Accordingly, this week’s “Global Strategy Weekly” will be analyzing bond market perspectives in both the US and Euro Zone, though we shall not be altering the 10 asset class categories in our “Top Down Portfolio”.
In the “Global Strategy Weekly” published on 18 January entitled “What is the yield spread telling us?” (look here for an exerpt), we underscored that very steep yield curves (the spread between 3m US T-Bills and 10y T-bonds is still well above 300bp) are usually followed by a decrease in long term rates and an increase in short term rates. We are of the opinion that a flattening yield curve in both the US and Euro Zone (we consider the German bond market as a benchmark) is the most likely scenario in the medium term.With short-term Government Bond yields close to historical lows in both the US and Euro Zone, we see very few reasons to invest in them now. Thus, investing in short-term Government Bonds would make sense solely in the event of fresh financial turmoil, or should deflationary pressures resume.

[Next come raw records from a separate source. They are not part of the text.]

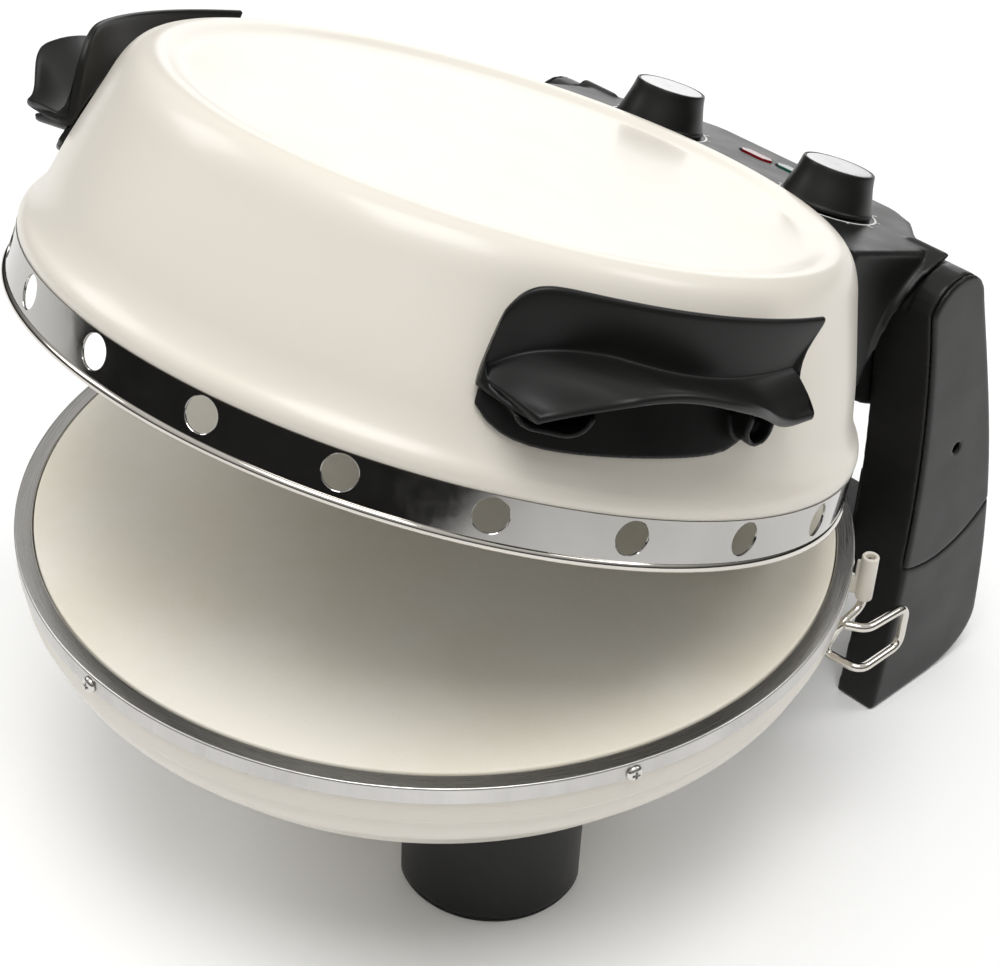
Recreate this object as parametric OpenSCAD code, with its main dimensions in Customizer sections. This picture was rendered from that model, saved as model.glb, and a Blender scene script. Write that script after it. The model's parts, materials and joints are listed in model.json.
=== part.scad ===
// Countertop stone oven with a hinged domed lid.
// Origin: on the table, under the centre of the stone.
// +X is the right-hand side, -Y the front, +Y the hinge side, +Z up. Millimetres.
// The lid is drawn at its own axis and lip plane, then set at its rest angle.

/* [Cooking well] */
// Diameter of the refractory stone
stone_d = 310; // [290:2:330]
// Thickness of the stone
stone_t = 12; // [10:0.5:13]
// Height of the ring's top face above the table
ring_z = 130; // [124:1:140]
// Width of the ring's flat top face
ring_w = 7.25; // [6.5:0.25:9]
// Height of the ring's upright side
ring_h = 7; // [6.5:0.5:8]
// Sheet thickness of the ring
ring_t = 1.2; // [1:0.1:1.5]
// Sheet thickness of the pan
pan_t = 1.5; // [1.2:0.1:2]
// Number of screws round the ring
ring_screw_n = 5; // [3:1:8]

/* [Lid] */
// Angle at which the lid stands open at rest
lid_open = 19.8; // [10:0.1:40]
// Sheet thickness of the dome
shell_t = 1.2; // [1:0.1:1.6]
// Height of the polished band round the lip
band_h = 16; // [15:0.5:16.5]
// Vent holes in a full turn of the band
vent_n = 21; // [15:1:24]
// Diameter of each vent hole
vent_d = 11.8; // [8:0.2:12]

/* [Heating] */
// Diameter of the tube of both heating elements
tube_d = 6.5; // [5.5:0.25:7]
// Radius of the lower heating loop
loop_r = 108; // [95:1:115]

/* [Handles] */
// Angle from the front at which each grip starts
grip_a0 = 45.6; // [42:0.2:50]
// Angle from the front at which each grip ends
grip_a1 = 87; // [80:0.5:88]
// Thickness of the guard and shelf of a grip
grip_t = 3; // [2.6:0.1:3.4]

/* [Panel and knobs] */
// Distance of each knob from the middle
knob_x = 45.2; // [40:0.2:48]
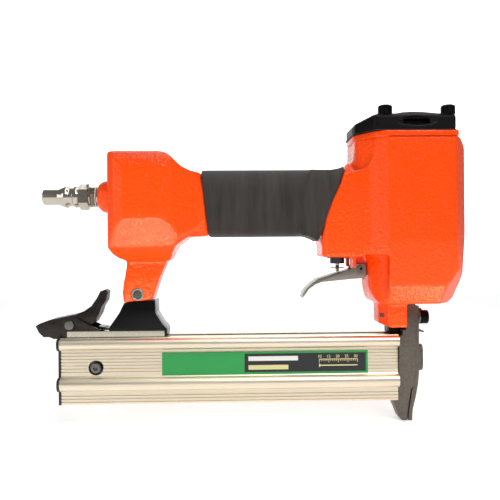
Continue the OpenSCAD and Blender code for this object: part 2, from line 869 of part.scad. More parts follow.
module air_plug() {
  color("gainsboro") translate([0, 0, inlet_z]) difference() {
    union() {
      rotate([0, 90, 0]) rotate_extrude() polygon([
        [0, plug_tip_x], [plug_nose_r - 0.6, plug_tip_x], [plug_nose_r, plug_tip_x + 0.8],
        [plug_nose_r, plug_nose_end_x], [6.7, -214], [6.7, -213], [5.8, -212],
        [5.8, -209.8], [6.7, -209.2], [6.7, plug_hex_x + over], [6.6, -199],
        [6.6, boss_face_x - 0.4], [inlet_r - 0.05, boss_face_x - 0.4],
        [inlet_r - 0.05, -182], [0, -182]
      ]);
      intersection() {
        x_rod(plug_hex_af / 2 / cos(30), plug_hex_x, plug_hex_x + plug_hex_h);
        along_x(plug_hex_x, plug_hex_x + plug_hex_h)
          rotate(0) circle(r = plug_hex_af / 2 / cos(30), $fn = 6);
      }
    }
    x_rod(plug_bore_r, plug_tip_x - over, -170);
  }
}

module plug_seal() {
  color("white") translate([boss_face_x - 0.4, 0, inlet_z]) rotate([0, 90, 0])
    difference() {
      cylinder(r = 6.5, h = 0.4);
      translate([0, 0, -over]) cylinder(r = inlet_r, h = 3);
    }
}

// ---- rail, bracket and latch ----

module fixed_rail() {
  color("lightgray") difference() {
    union() {
      block([strip_rear_x, -strip_half_w, strip_low_z],
            [strip_front_x, strip_half_w, strip_top_z]);
      block([strip_rear_x, web_near_y, web_low_z],
            [strip_front_x, web_far_y, strip_low_z + over]);
      block([strip_front_x - over, web_near_y, web_low_z],
            [web_front_x, web_far_y, strip_low_z]);
    }
    for (x = rivet_x) z_rod(rivet_hole_r, 50, 70, x, -5);
    for (x = rivet_x) z_rod(rivet_hole_r, 50, 70, x, 5);
  }
}

module support_bracket() {
  color("black") difference() {
    union() {
      side_prism(bracket_side, bracket_half_w);
      side_prism(tail_side, tail_half_w);
      block([tongue_x - tongue_half_x, -leg_slot_half_w + 0.1, 73],
            [tongue_x + tongue_half_x, leg_slot_half_w - 0.1, tongue_top_z]);
    }
    block([-190, bracket_t - bracket_half_w, strip_top_z + bracket_t],
          [bracket_web_x, bracket_half_w - bracket_t, 67.6]);
    y_rod(leg_pin_r, -20, 20, leg_pin_x, leg_pin_z);
    for (x = rivet_x, y = [-5, 5]) z_rod(rivet_hole_r, 50, 62, x, y);
  }
}

module bracket_rivets() {
  color("dimgray") for (x = rivet_x, y = [-5, 5]) {
    z_rod(rivet_r, strip_low_z + 0.2, strip_top_z + 2.2, x, y);
    z_rod(rivet_head_r, strip_top_z + bracket_t, strip_top_z + 3, x, y);
  }
}

module leg_bush() {
  color("silver") for (y = [-1, 1]) difference() {
    y_rod(leg_bush_r, min(y * 3.1, y * 8.2), max(y * 3.1, y * 8.2), leg_pin_x, leg_pin_z);
    y_rod(leg_pin_r, -20, 20, leg_pin_x, leg_pin_z);
  }
}

module leg_pin() {
  color("dimgray") y_rod(leg_pin_r, -7.6, 7.6, leg_pin_x, leg_pin_z);
}

module latch_ears() {
  color("gray") difference() {
    for (y = [-1, 1])
      translate([0, y * (ear_in_y + ear_out_y) / 2, 0])
        side_prism(ear_side, (ear_out_y - ear_in_y) / 2);
    y_rod(latch_pin_r, -20, 20, latch_x, latch_z);
  }
}

module latch_lever() {
  color("dimgray") difference() {
    union() {
      side_prism(lever_side, lever_half_w);
      side_prism(hook_side, hook_half_w);
    }
    y_rod(latch_pin_r + run, -20, 20, latch_x, latch_z);
    y_rod(latch_spring_r + 0.4, -4, 4, latch_x, latch_z);
    block([latch_x - 3.4, -4, 50], [latch_x + 3.4, 4, latch_z]);
  }
}

module latch_pin() {
  color("silver") {
    y_rod(latch_pin_r, -9.6, 9.6, latch_x, latch_z);
    y_rod(latch_pin_r + 1, -10.2, -ear_out_y, latch_x, latch_z);
    y_rod(latch_pin_r + 1, ear_out_y, 10.2, latch_x, latch_z);
  }
}

module latch_spring() {
  color("silver") difference() {
    y_rod(latch_spring_r, -3.4, 3.4, latch_x, latch_z);
    y_rod(latch_pin_r + 0.2, -4.4, 4.4, latch_x, latch_z);
  }
}

// ---- magazine ----

// Half outlines are mirrored: bulges at two heights beside a tall middle wall.
module mag_outline(grow = 0) {
  translate([0, (mag_floor_z + mag_top_z) / 2])
    square([2 * (mag_half_w + grow), mag_top_z - mag_floor_z], center = true);
  translate([0, (bulge_low_z + bulge_low_top_z) / 2])
    round_rect(bulge_half_w + grow, (bulge_low_top_z - bulge_low_z) / 2, 3.6);
  translate([0, (bulge_high_z + mag_top_z) / 2])
    round_rect(bulge_half_w + grow, (mag_top_z - bulge_high_z) / 2, 3.4);
  polygon([[-11.5, bulge_low_top_z - 1.5], [11.5, bulge_low_top_z - 1.5],
           [mag_half_w + grow, label_low_z - 0.1],
           [-mag_half_w - grow, label_low_z - 0.1]]);
}

module groove_cuts() {
  for (side = [-1, 1]) {
    for (i = [0 : upper_grooves])
      translate([side * mag_half_w, upper_groove_z + i * rib_pitch])
        square([2 * groove_d, 0.5], center = true);
    for (i = [0 : lower_grooves - 1])
      translate([side * mag_half_w, lower_groove_z + i * rib_pitch])
        square([2 * groove_d, 0.5], center = true);
  }
}

module magazine_shell() {
  color("wheat") difference() {
    along_x(mag_rear_x, mag_front_x) difference() {
      mag_outline();
      groove_cuts();
      translate([-slot_half_w, slot_floor_z])
        square([2 * slot_half_w, mag_top_z - slot_floor_z + over]);
    }
    y_rod(seat_screw_hole_r, -20, -slot_half_w + 0.1, seat_screw_x, seat_screw_z);
    x_rod(plate_screw_r, mag_rear_x - over, mag_rear_x + 12, plate_screw_y, plate_screw_z);
  }
}

module magazine_label() {
  color("green")
    block([label_rear_x, -mag_half_w - label_t, label_low_z],
          [label_front_x, -mag_half_w, label_top_z]);
}

module end_plate() {
  color("black") difference() {
    along_x(mag_rear_x - plate_t, mag_rear_x) difference() {
      mag_outline(plate_grow);
      translate([-slot_half_w, notch_z]) square([2 * slot_half_w, 10]);
    }
    x_rod(plate_screw_r, mag_rear_x - 10, mag_rear_x + over, plate_screw_y, plate_screw_z);
    x_rod(rod_r, mag_rear_x - 10, mag_rear_x + over, 0, rod_z);
  }
}

module plate_screw() {
  color("dimgray") {
    x_rod(plate_screw_r, mag_rear_x - plate_t - over, mag_rear_x + 12,
          plate_screw_y, plate_screw_z);
    difference() {
      x_rod(plate_screw_head_r, mag_rear_x - plate_t - 1.7, mag_rear_x - plate_t,
            plate_screw_y, plate_screw_z);
      translate([mag_rear_x - plate_t - 0.8, plate_screw_y, plate_screw_z])
        rotate([0, -90, 0]) key_socket(1.2, over);
    }
  }
}

module spring_seat() {
  color("dimgray") difference() {
    block([mag_rear_x, -slot_half_w + 0.1, slot_floor_z],
          [seat_front_x, slot_half_w - 0.1, spring_seat_top_z]);
    x_rod(rod_r, mag_rear_x - over, seat_front_x + over, 0, rod_z);
    y_rod(seat_screw_r - 0.8, -10, 1, seat_screw_x, seat_screw_z);
  }
}

module seat_screw() {
  color("dimgray") difference() {
    union() {
      y_rod(seat_screw_r, -9.6, -slot_half_w + 0.1, seat_screw_x, seat_screw_z);
      y_rod(seat_screw_r - 0.8, -9, 1, seat_screw_x, seat_screw_z);
    }
    translate([seat_screw_x, -7.8, seat_screw_z]) rotate([90, 0, 0]) key_socket(1.6, 2);
  }
}

module guide_rod() {
  color("silver") x_rod(rod_r, mag_rear_x - plate_t, rod_front_x, 0, rod_z);
}

module pusher() {
  color("silver") difference() {
    union() {
      block([pusher_rear_x, -slot_half_w + 0.4, pusher_low_z],
            [pusher_front_x, slot_half_w - 0.4, pusher_top_z]);
      block([pusher_rear_x, -pusher_blade_t / 2, pusher_top_z - over],
            [pusher_front_x, pusher_blade_t / 2, pusher_blade_top_z]);
    }
    x_rod(rod_r + run, pusher_rear_x - over, pusher_front_x + over, 0, rod_z);
  }
}

module pusher_spring() {
  color("silver") difference() {
    x_rod(spring_out_r, seat_front_x, pusher_rear_x, 0, rod_z);
    x_rod(spring_out_r - spring_t, seat_front_x - over, pusher_rear_x + over, 0, rod_z);
  }
}

housing();
grip_sleeve();
cylinder_cap();
cap_gasket();
cap_screws();
color("silver") cylinder_barrel();  // cylinder
cylinder_seals();
bumper();
piston();
piston_ring();
driver_blade();
head_valve();
head_valve_rings();
head_valve_spring();
driver_guide();
guide_cover();
guide_screws();
guide_washers();
rail_spacer();
rail_pin();
valve_body();
valve_seals();
valve_spring();
valve_stem();
stem_clip();
trigger();
trigger_pin();
air_plug();
plug_seal();
fixed_rail();
support_bracket();
bracket_rivets();
leg_bush();
leg_pin();
latch_ears();
latch_lever();
latch_pin();
latch_spring();
magazine_shell();
magazine_label();
end_plate();
plate_screw();
spring_seat();
seat_screw();
guide_rod();
pusher();
pusher_spring();
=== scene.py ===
"""Pneumatic brad nailer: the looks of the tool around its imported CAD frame.

Every piece is modelled in metres in the frame of the CAD, from outlines in millimetres.
+X points forward to the head, +Z up, and the nose tip's face is at the origin.
"""

import json
import math

import bpy
from mathutils import Matrix, Vector


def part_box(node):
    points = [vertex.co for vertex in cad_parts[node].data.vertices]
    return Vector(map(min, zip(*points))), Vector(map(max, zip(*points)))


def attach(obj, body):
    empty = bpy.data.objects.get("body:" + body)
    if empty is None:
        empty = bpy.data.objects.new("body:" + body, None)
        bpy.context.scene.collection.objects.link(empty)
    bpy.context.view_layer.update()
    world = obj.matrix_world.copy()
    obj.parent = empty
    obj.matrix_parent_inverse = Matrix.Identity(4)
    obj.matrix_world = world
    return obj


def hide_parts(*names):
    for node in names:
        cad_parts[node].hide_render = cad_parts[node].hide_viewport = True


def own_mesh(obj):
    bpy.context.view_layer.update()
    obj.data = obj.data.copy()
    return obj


bl_info = {
    "name": "Brad nailer",
    "version": (1, 0, 0),
    "blender": (4, 5, 0),
    "location": "View3D > Sidebar > Nailer",
    "description": "Models a pneumatic brad nailer around its packed frame",
    "category": "Object",
}

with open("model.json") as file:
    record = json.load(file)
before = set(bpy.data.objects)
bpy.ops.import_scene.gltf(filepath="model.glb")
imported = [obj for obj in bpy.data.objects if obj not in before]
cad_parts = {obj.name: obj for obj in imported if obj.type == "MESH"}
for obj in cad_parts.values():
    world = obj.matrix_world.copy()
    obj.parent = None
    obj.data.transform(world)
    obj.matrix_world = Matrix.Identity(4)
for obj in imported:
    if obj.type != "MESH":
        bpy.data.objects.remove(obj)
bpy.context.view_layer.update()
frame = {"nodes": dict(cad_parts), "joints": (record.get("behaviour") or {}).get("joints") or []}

MM = 0.001
SIDES = (-1, 1)


def cad_box(node):
    """A CAD node's lowest and highest corner, in millimetres."""
    low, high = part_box(node)
    return low / MM, high / MM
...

More uncertainties surround the outlook of long-term Government Bond yields. On the one hand, we are skeptical insofar as the decline of long-term rates in the next few months, as the steepness of the yield curve would indicate. Indeed, despite huge advances since its lowest level, posted in December 2008 (at 2.42% in the US and at 2.95% in Germany), long-term yields still remain low, especially considering the global economic recovery. On the other hand, we cannot agree with the general belief that yield may climb much further in the next few quarters (the economists in December’s Livingston survey conducted by the Federal Reserve Bank of Philadelphia predicted that rates may rise to 4.1% in the US by the end of 2010, and to 4.64% by the end of 2011).
Further, we estimate that economic growth in the US and Euro Zone over the next few years is likely to be subdued, since the potential growth rate has declined following the past two years in crisis. Moreover, the deleveraging process that would take place in major developed countries (i.e. total Debt as % of GDP is at 296% in the USA and at 285% in Germany) should eventually take its toll on economic growth.
Two other factors will play a positive role in lowering long-term yield in the next few quarters. US long-term Government yield will continue to benefit from foreign purchasing of US bonds. According to the paper “International Capital Flow and US interest rate”, the Federal Reserve’s economists Francis Warnock and Veronica Warnock demonstrate that foreign flows have an economically large and statistically significant impact on long term interest rates. While a slowdown of foreign buying is possible, the prospects of international investors completely abandoning the US market in the months ahead are unlikely. For this reason, foreign acquisition of US bonds should likely continue benefiting the US economy.
In the Euro Zone, difficulties surrounding the outlook of peripheral countries are likely to have a positive effect on German Bonds, which should continue to be seen as a safe heaven.
Our main scenario is that long-term Government Bond yields in the US and Euro Zone should rise in the short term (especially in the US), which is in line with economic recovery gathering momentum in early 2010, and then decline when the respective Central Banks begin increasing rates in H2 ’10, with investors setting off to discount more moderate economic growth and lower inflationary pressures. While we are not recommending investing in long-term government bonds now, we do see the potential for long-term Government bonds to gain positive returns in the next few months. We believe that the best choice for bond investors is to have their portfolios buttressed to last as long as possible.
Notwithstanding the above, a sudden increase in inflation is the main risk to our projection. In the working paper “Inflation Hedging for Long-Term Investors”, published in April 2009, IMF’s economists Alexander Attiè and Shaun Roache verified that “long-term treasury bonds are the worst performing asset class in the immediate aftermath of an inflation shock as yield increase”. However, the two economists also noted that “after about 3 years the return dynamics begin to work in favor of long-term treasuries, albeit gradually.”
Nonetheless, we believe that the prospects of a big spike in inflation are slim due to slack capacity utilization and the effects of deleveraging process on consumer spending, which we have emphasized previously. We substantially concur with the economists’ consensus in the Livingston Survey, in that consumer price should rise by 2.2% in 2010, and by 1.8% in 2011. The break-even inflation rate for the next 10 years (implicit in the TIPS) is at 2.27%.
Should inflation rise well above current expectations, bond investors should switch to inflation-linked bonds.